A specific arrangement of tarot cards in designated positions, each position assigned a meaning that structures the reading and guides interpretation.

Detailed Explanation

Spreads range from a single card to complex layouts of twenty or more cards. The simplest — a one-card daily pull — offers focused insight. The three-card spread (past, present, future) provides narrative context. The Celtic Cross, the most iconic spread, uses ten cards to explore a situation from multiple angles. Each position in a spread asks a different question: what influences the situation, what the querent hopes for, what obstacles exist, and what the likely outcome may be. The reader interprets each card through the lens of its position, then weaves all positions into a coherent story. Experienced readers often create custom spreads tailored to specific questions, designing positions that address the unique aspects of a situation.

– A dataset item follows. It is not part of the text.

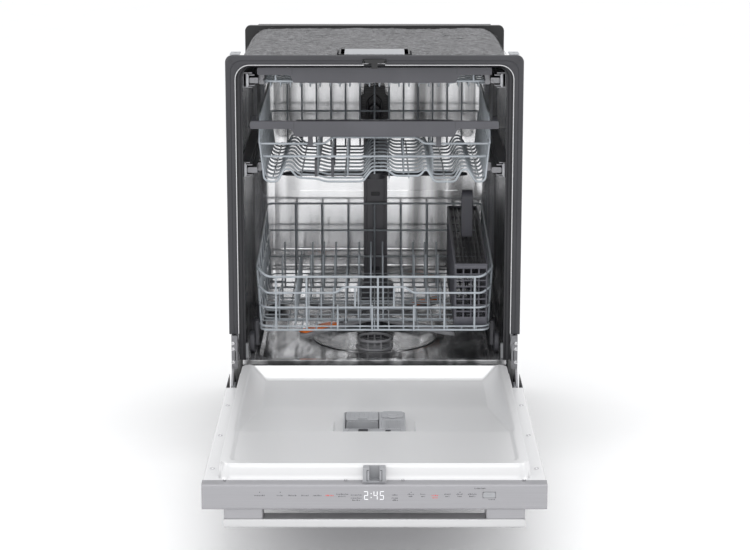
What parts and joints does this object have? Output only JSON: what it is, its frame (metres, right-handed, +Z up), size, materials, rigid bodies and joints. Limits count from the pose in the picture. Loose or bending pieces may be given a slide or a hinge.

The spread serves as the skeleton of a reading — the reader's intuition and card knowledge provide the flesh.

History & Origins

The earliest documented tarot divination layouts come from Etteilla (Jean-Baptiste Alliette) in France in the 1780s — his *Manière de se récréer avec le jeu de cartes nommées tarots* (1783) and the subsequent *Cours théorique et pratique du livre de Thot* (1790) describe specific positional spreads. The Celtic Cross spread — now the most iconic ten-card layout — was first published in A. E. Waite's *The Pictorial Key to the Tarot* (1910), where Waite attributed it to an unnamed but "living adept" believed to be Florence Farr of the Hermetic Order of the Golden Dawn. The three-card past/present/future spread was popularised by Eden Gray's *The Tarot Revealed* (1960). The horseshoe, relationship, and decision spreads are all 20th-century developments. Mary K. Greer's *Tarot Spreads* (1994) and Barbara Moore's *Tarot Spreads* (2012) catalogue the major contemporary layouts. Modern social-media culture has produced thousands of new spread designs from individual practitioners; Biddy Tarot (Brigit Esselmont) and Little Red Tarot are widely followed online sources. The convention of treating each position as a specific interpretive question is a 20th-century formalisation, not present in the 18th-century divinatory founders.

Practical Tips

Start with three-card spreads (past/present/future, situation/action/outcome, mind/body/spirit) for several months before attempting the Celtic Cross — the cumulative confidence with a small layout transfers when you scale up. The standard reference is Mary K. Greer's *Tarot Spreads* (1994), which gives the layout, position meaning, and sample interpretation for every major published spread. Photograph each reading you do and journal it with date, question, the cards in each position, and your interpretation; return after 3–6 months to assess how the reading mapped onto what actually happened. Designing custom spreads for recurring personal questions is reasonable once you've worked through a few classical layouts — the position-as-question discipline is what differentiates structured tarot work from random-card-pull intuition.